Assuming double, triple, or the upcoming satellite redundancy modes, can FoundationDB recover from any form of data corruption while a cluster remains healthy? FoundationDB is not compatible with zfs or btrfs, which would lead to the requirement for a higher-level means to repair object-level failure.
As I see no mention of erasure coding within the codebase I assume it must be built at layer level; and if so, would public-facing access to the internal and/or external (e.g., satellite) tlog make sense (to rebuild corrupted data according to the layer’s requirements without having to employ/in combination with erasure coding/fingerprinting)?
Regardless of replication mode, the existence of other full replicas of the same data allows for FDB to resolve these issues without intervention:
Repairs, that of restoring replication when a host or drive has failed, is handled by FoundationDB automatically, in particular by its data distribution subcomponent. Key ranges that were affected by the loss will be assigned to a new team of servers. Until the data is re-replicated, status will report decreased failure tolerance.
Errors, those of IO requests failing or transiently returning incorrect data, and Bit rot, that of data being silently corrupted on disk over time without being accessed, are handled similarly. Errors cause an io_error to be thrown, and bit rot will be detected when accessed and treated as an IO error as well. The storage server will die, effectively discarding all of its data as potentially corrupt, and the data will be re-replicated from the non-corrupt nodes.
I’m interested to hear your specific reasons for desiring erasure encoding. It’d impose either an additional storage overhead per node, to provide resilience for data already held elsewhere, or require reads to hit more than 1 replica, if you’re doing erasure codes across replicas. Neither tradeoff seems appealing to me, but I’ve never actually dealt with an erasure encoded system to see the other side of this.
One thing that we don’t (to my knowledge) have out of the box in this area is anything that reads extremely cold data periodically to ensure that bit rot is detected. If you have a FDB database with tons of data that is simply never read or written, and you never have any failures that require it to be moved around, over a long period of time the likelihood that multiple disks have failed silently under all the replicas of some piece of data might slowly climb. I’m not sure that the backup process reliably solves this, because depending on your setup at a low write rate you might be doing just incremental backups for a long time, and anyway it only needs to read data from one replica. Running a consistency check every once in a while would do it, but I’m not sure that’s even documented.

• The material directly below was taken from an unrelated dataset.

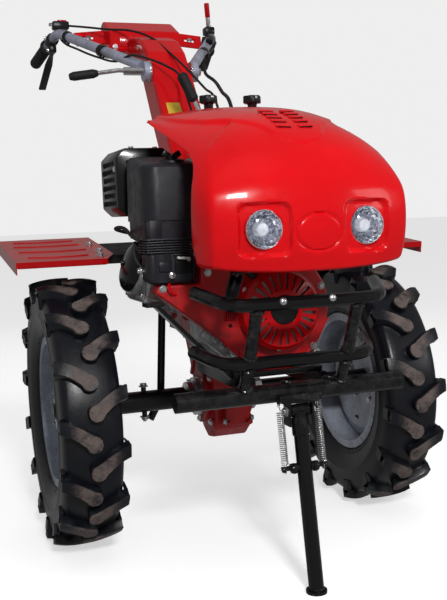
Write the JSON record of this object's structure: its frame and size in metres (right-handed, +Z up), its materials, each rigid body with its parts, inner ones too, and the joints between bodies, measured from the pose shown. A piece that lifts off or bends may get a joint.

One other caveat with regard to bad disk behavior is that disks that fail at durability can concievably result in durability failures - checksums can’t always detect if a disk simply fails to commit writes.
An erasure coding based storage engine plugin for big, cold data that is expensive to store replicated wouldn’t be totally crazy. You could assign specific key spaces to it and it would make FDB even more of an all-in-one storage solution.
Alternatively, if someone ever adds a log structured storage engine that has decent write performance on spinning disks, doing replication with one fast SSD (which serves all reads) and one or two slow spinning disks (which accept writes and will be used to reconstruct the SSD replica in case of failure) would be an intermediate point on the cost/performance curve.
In case you’re curious, this starts the consistency check in a mode where it runs indefinitely at a modest rate controlled by a knob. If you start one of these processes up on a cluster, it should periodically check all of the data. I don’t recall what guarantees are made here, though, particularly in the face of data movement.
Hi Alex, what would precisely happen to the storage server when it detects an IO/corruption error? Will it simply quit? If so, will not fdbmonitor bring it back up again after some delay? Or will the corrupt storage server explicitly discard all its shards (files on disk) before quitting?